Acho que lhe perguntei o que fazia ali. Como resposta, teria dito que se apropriava da conversação sussurrante entre a personagem de Borges e a do escritor judeu para recriá-la no romance que publicaria. Roland Barthes comportava-se à maneira de um voyeur.
À minha lembrança assoma-se este trecho introdutório do seu ensaio:
“O balbucio é uma mensagem duas vezes marcada: por uma parte, compreende-se mal; mas, por outra, com esforço, chega-se a compreender apesar de tudo; não está verdadeiramente nem na língua nem fora dela: é um ruído de linguagem comparável à sequência de barulhos pelos quais um motor dá a entender que está mal regulado (…).”[vi] Acordo.
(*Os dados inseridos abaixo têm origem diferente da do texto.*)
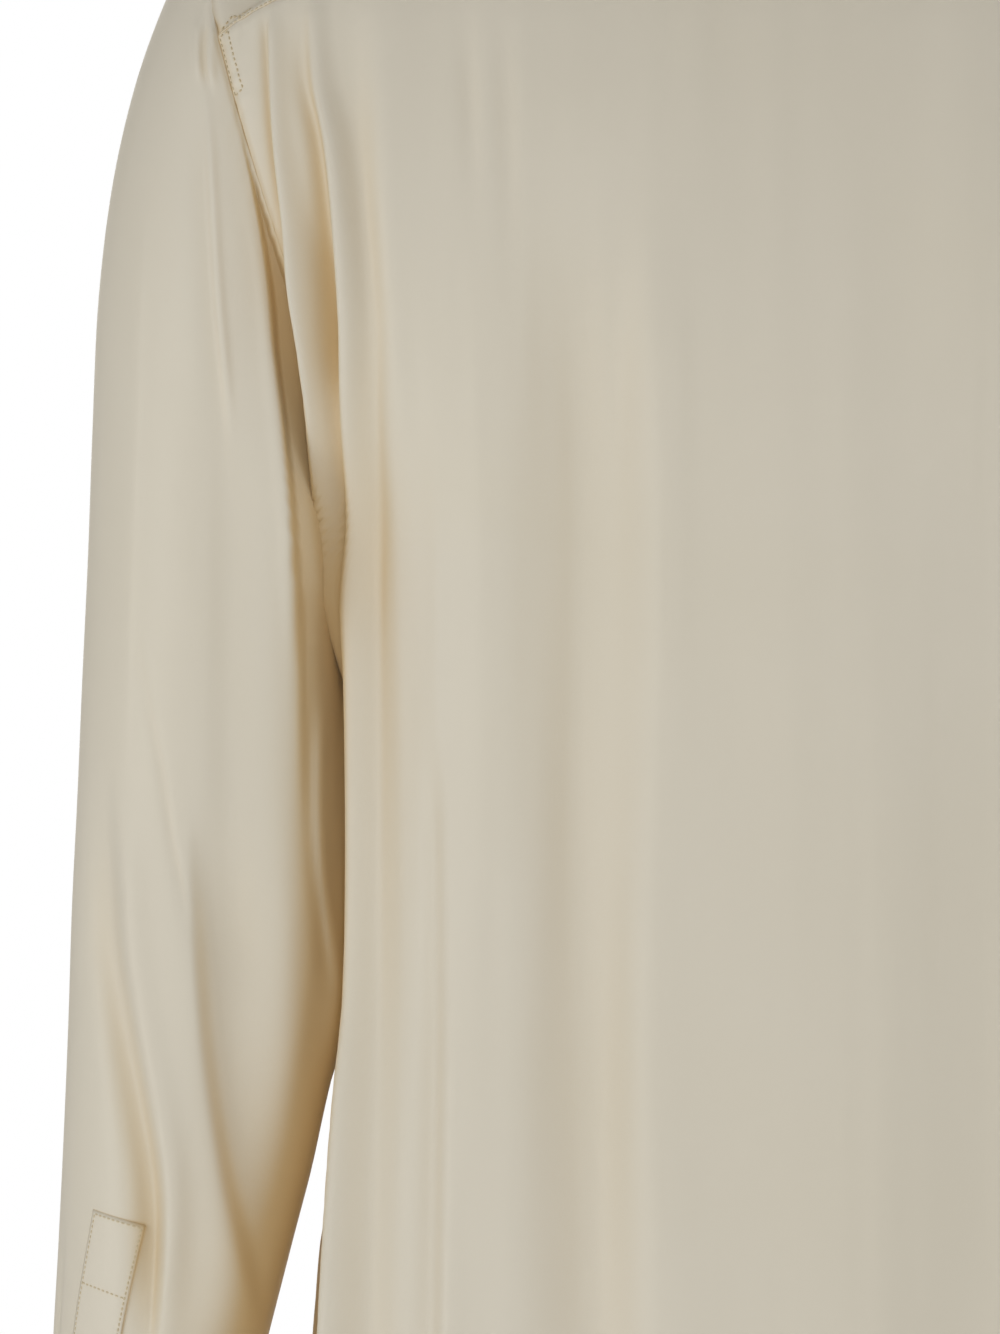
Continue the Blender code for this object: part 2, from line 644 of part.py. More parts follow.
def make_collar_stand(finish, columns=41, rows=3):
    """A band that stands on the neck seam and laps over itself at the centre front."""
    lap = math.radians(9)
    grid = []
    for r in range(rows):
        up = r / (rows - 1)
        row = []
        for c in range(columns):
            share = c / (columns - 1)
            turn = mix(math.pi + lap, -math.pi - lap, share)
            wrapped = (turn + math.pi) % (2 * math.pi) - math.pi
            side = LEFT if wrapped >= 0 else RIGHT
            if abs(wrapped) > NECK_YOKE_ANGLE:
                base = front_neck_point(side, abs(wrapped))
            else:
                base = neck_point(wrapped)
            away = Vector((base.x, base.y, 0.0)).normalized()
            lapped = smooth((share - 0.88) / 0.05) * (WALL + GAP)
            point = base + away * (lapped - 0.002 * up)
            point.z += 0.0013 + STAND_HEIGHT * up * mix(1.0, 0.80, smooth(abs(wrapped) / math.pi))
            row.append(point)
        grid.append(row)
    return cloth_wall("collar_stand", grid[::-1], finish)


def collar_point(turn, fall):
    """fall 0 at the top of the stand, 1 at the collar's free edge."""
    wrapped = (turn + math.pi) % (2 * math.pi) - math.pi
    side = LEFT if wrapped >= 0 else RIGHT
    base = neck_point(wrapped)
    if abs(wrapped) > NECK_YOKE_ANGLE:
        base = front_neck_point(side, abs(wrapped))
    away = Vector((base.x, base.y, 0.0)).normalized()
    degrees = math.degrees(abs(wrapped))
    stand_top = STAND_HEIGHT * mix(1.0, 0.80, smooth(abs(wrapped) / math.pi))
    roll_off, roll_up = 0.0055, stand_top + 0.0035
    edge_off = read_table(COLLAR_EDGES, "turn", "stands_off", degrees)
    edge_up = read_table(COLLAR_EDGES, "turn", "above", degrees)
    if fall < 0.15:
        rolled = fall / 0.15 * math.pi / 2
        off = roll_off * (1 - math.cos(rolled)) * 0.8
        up = stand_top + 0.0025 + 0.0016 * math.sin(rolled)
    else:
        down = (fall - 0.15) / 0.85
        off = mix(roll_off * 0.8, edge_off, down**0.9)
        up = mix(roll_up + 0.0006, edge_up, down ** 1.05)
    return base + away * off + Vector((0.0, 0.0, up))


def make_collar(finish, columns=33, rows=6):
    grid = []
    for r in range(rows):
        fall = (r / (rows - 1)) ** 1.3
        end = math.radians(mix(173, COLLAR_EDGES[-1].turn, fall))
        grid.append([collar_point(mix(end, -end, c / (columns - 1)), fall) for c in range(columns)])
    return cloth_wall("collar", grid, finish)


def make_button(name, place, facing, finish):
    bpy.ops.mesh.primitive_cylinder_add(vertices=12, radius=BUTTON_ACROSS / 2, depth=BUTTON_THICK)
    button = bpy.context.object
    button.name = name
    button.data.name = name
    button.location = place + facing * (WALL / 2 + GAP + BUTTON_THICK / 2)
    button.rotation_mode = "QUATERNION"
    button.rotation_quaternion = facing.to_track_quat("Z", "Y")
    rim = button.modifiers.new("Rim", "BEVEL")
    rim.width = BUTTON_ROUND
    rim.segments = 1
    rim.limit_method = "ANGLE"
    button.data.shade_smooth()
    button.data.set_sharp_from_angle(angle=math.radians(50))
    button.data.materials.append(finish)
    for collection in list(button.users_collection):
        collection.objects.unlink(button)
    return button


def make_buttons(finish):
    buttons = []
    first_z, last_z, count = -0.130, -0.640, 7
    for i in range(count):
        z = mix(first_z, last_z, i / (count - 1))
        place = placket_point(0.0, z)
        down = placket_point(0.0, z - 0.005) - placket_point(0.0, z + 0.005)
        facing = Vector((0.0, down.z, -down.y)).normalized()
        buttons.append(make_button(f"button_front_{i + 1}", place, facing, finish))
    stand = front_neck_point(LEFT, math.pi) + Vector((0.0, -(WALL + GAP), 0.0011 + 0.4 * STAND_HEIGHT))
    stand.y += 0.0008
    buttons.append(make_button("button_stand", stand, Vector((0.0, -1.0, 0.0)), finish))
    for side, name in ((LEFT, "button_cuff_left"), (RIGHT, "button_cuff_right")):
        turn = math.radians(52)
        place = ring_point(CUFF_RINGS, side, turn, 0.5, WALL + 3 * GAP)
        beyond = ring_point(CUFF_RINGS, side, turn, 0.5, 0.01)
        facing = beyond - place
        facing.z = 0.0
        buttons.append(make_button(name, place, facing.normalized(), finish))
    return buttons


def main():
    clear_scene()
    silk = material("silk_crepe", SILK, 0.45)
    shell = material("shell_button", SHELL_BUTTON, 0.25)
    pieces = [make_back(silk), make_yoke(silk), make_placket(silk), make_collar_stand(silk), make_collar(silk)]
    pieces += make_fronts(silk)
    for side, word in ((LEFT, "left"), (RIGHT, "right")):
        pieces.append(make_sleeve(side, f"sleeve_{word}", silk))
        pieces.append(cloth_wall(f"tower_{word}", tower_grid(side), silk))
        pieces.append(make_cuff(side, f"cuff_{word}", silk))
    pieces += make_buttons(shell)
    blouse = bpy.data.collections.new("silk_blouse")
    bpy.context.scene.collection.children.link(blouse)
    for piece in pieces:
        blouse.objects.link(piece)


main()
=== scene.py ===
# %% [markdown]
# # A silk shirt blouse, worn, seen from behind
# The blouse is cut from thin ivory silk: a back, a yoke, two fronts, sleeves, cuffs and a collar. Each cut
# piece becomes one sheet of points that follows the body's form, then gets its folds, its seams and its
# stitches. This lesson builds the sheets with numpy, because every fold can then be placed in centimetres.

# %% Load the frame
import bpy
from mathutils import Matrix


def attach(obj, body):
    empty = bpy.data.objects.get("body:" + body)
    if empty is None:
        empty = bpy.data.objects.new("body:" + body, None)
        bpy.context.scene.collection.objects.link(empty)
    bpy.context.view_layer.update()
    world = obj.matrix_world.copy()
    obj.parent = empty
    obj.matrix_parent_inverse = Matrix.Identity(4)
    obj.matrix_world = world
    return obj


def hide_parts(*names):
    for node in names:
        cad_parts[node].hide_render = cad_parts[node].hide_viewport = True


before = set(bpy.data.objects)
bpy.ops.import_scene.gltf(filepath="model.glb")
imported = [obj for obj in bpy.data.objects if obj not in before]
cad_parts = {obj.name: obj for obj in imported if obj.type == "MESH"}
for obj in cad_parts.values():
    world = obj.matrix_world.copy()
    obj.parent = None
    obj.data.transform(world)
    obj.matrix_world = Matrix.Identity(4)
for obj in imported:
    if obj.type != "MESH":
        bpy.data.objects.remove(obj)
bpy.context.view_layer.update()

import math
from collections import namedtuple

import bmesh
import bpy
import numpy as np
from mathutils import Vector

LEFT, RIGHT = 1, -1
SIDES = ((LEFT, "left"), (RIGHT, "right"))

# %% [markdown]
# ## Colours and a node helper
# Cloth colours are given as sRGB hex values, but shaders add up light in linear numbers, so one
# function turns the first into the second. Nodes could be placed by hand in the shader editor, but a script
# builds them the same way each time. One small function adds a node, sets its values and links its inputs.


# %% Two helpers for materials
def linear(hex_colour, alpha=1.0):
    """'#rrggbb' as the four linear numbers that a shader takes."""
    parts = [int(hex_colour[i:i + 2], 16) / 255 for i in (1, 3, 5)]
    curved = [p / 12.92 if p <= 0.04045 else ((p + 0.055) / 1.055) ** 2.4 for p in parts]
    return (*curved, alpha)


def add_node(tree, kind, settings=None, **links):
    """Adds a node. settings sets properties and unlinked inputs; links joins an output to a named input."""
    node = tree.nodes.new(kind)
    for name, value in (settings or {}).items():
        if hasattr(node, name) and name not in node.inputs:
            setattr(node, name, value)
        else:
            node.inputs[name].default_value = value
    for name, output in links.items():
        tree.links.new(output, node.inputs[name.replace("_", " ")])
    return node


def new_material(name):
    made = bpy.data.materials.new(name)
    made.use_nodes = True
    made.node_tree.nodes.clear()
    return made, made.node_tree


print("mid grey in linear light:", round(linear("#808080")[0], 3))

# %% [markdown]
# ## Silk crepe
# Crepe de chine is a plain weave of fine silk with hard-twisted weft. The twist breaks up the shine, so it
# has a low, wide sheen and no sharp glints. Undyed silk is a warm ivory, and light that bounces inside a fold
# picks that warmth up again and again, so deep folds turn golden. A few bounces can't show all of it, so the
# rest is painted: the colour turns golden by how shut in a place is, which the Ambient Occlusion node knows.
# This gold is painted bounce light and painted shade, in the folds and where the sleeve lies near the body.
# An image of real crepe could be laid on the cloth, but it would blur close up and repeat across a panel.
# Noise stretched along the two ways of the weave does neither. A thread is about 0.12 mm wide, far too fine
# to show, so the weave is drawn with threads several times as wide, and only as a faint bump.

# %% The silk
SILK_IVORY = "#eee7da"  # undyed silk, washed: light and warm
SILK_SHADE = "#eae2d1"  # the same cloth where the yarn lies a little denser
# painted bounce light and shade: the gold that folds and the sleeve's side near the body are painted with
PAINTED_BOUNCE_GOLD = "#ddc498"  # what is left of the light after many bounces between two layers
CLOUD_WIDTH = 1 / 7  # metres across a patch of denser yarn
HOLLOW_REACH = 0.062  # a fold counts as a hollow up to this width, in metres
GOLD_STARTS, GOLD_FULL = 0.98, 0.48  # share of open air where the gold begins and where it is full
THREAD_DRAWN = 0.0009  # metres from thread to thread, drawn coarser than the real 0.00012 to show at all
SLUB_LENGTH = 0.030  # thick places in the yarn are a few centimetres long
WEAVE_DEPTH = 0.00003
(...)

Acordo com o som do motor de um carro. Meu filho o estaciona de frente ao portão e abre a garagem. Levanto-me do sofá e me recuso a pôr os livros 1 e 3 de Kafka na sucessão justa, e a levar Ficções à prateleira cabível.
Apago a luz da biblioteca e subo dois lances de escadas. Já passa da meia-noite. Está calor. Vou primeiramente ao quarto e visto um pijama curto. Minha esposa, no banheiro, remove a maquiagem; eu escovo os dentes.
Ela me repreende porque se deparou com minha toalha de banho fora do lugar, mas, em recompensa, diz que minhas havaianas novas combinam com a cor do meu calção. Sorrio e retorno ao quarto na esperança de recobrar meu sonho.
Ricardo Iannace é professor do programa de pós-graduação em Estudos Comparados de Literaturas de Língua Portuguesa da FFLCH-USP. Autor, entre outros livros, de Murilo Rubião e as arquiteturas do fantástico (Edusp). [https://amzn.to/3sXgz77]
Notas
[i] Theodor W. Adorno, “Anotações sobre Kafka”. In: Prismas: crítica cultural e sociedade. Tradução: Augustin Wernet e Jorge M. B. de Andrade, São Paulo, Ática, 1998, p. 252.
[ii] Idem, p. 253.
[iii] Idem, ibidem, p. 259.
[iv] Clarice Lispector, A paixão segundo G.H., Rio de Janeiro, Editora do Autor, 1964, p. 167.
[v] Franz Kafka, O castelo. Tradução: Modesto Carone. São Paulo, Companhia das Letras, 2017, p. 398-9.
[vi] Roland Barthes, “O rumor da língua”. In: O rumor da língua. Tradução: Mario Laranjeira. São Paulo, Brasiliense, 1988, p. 92.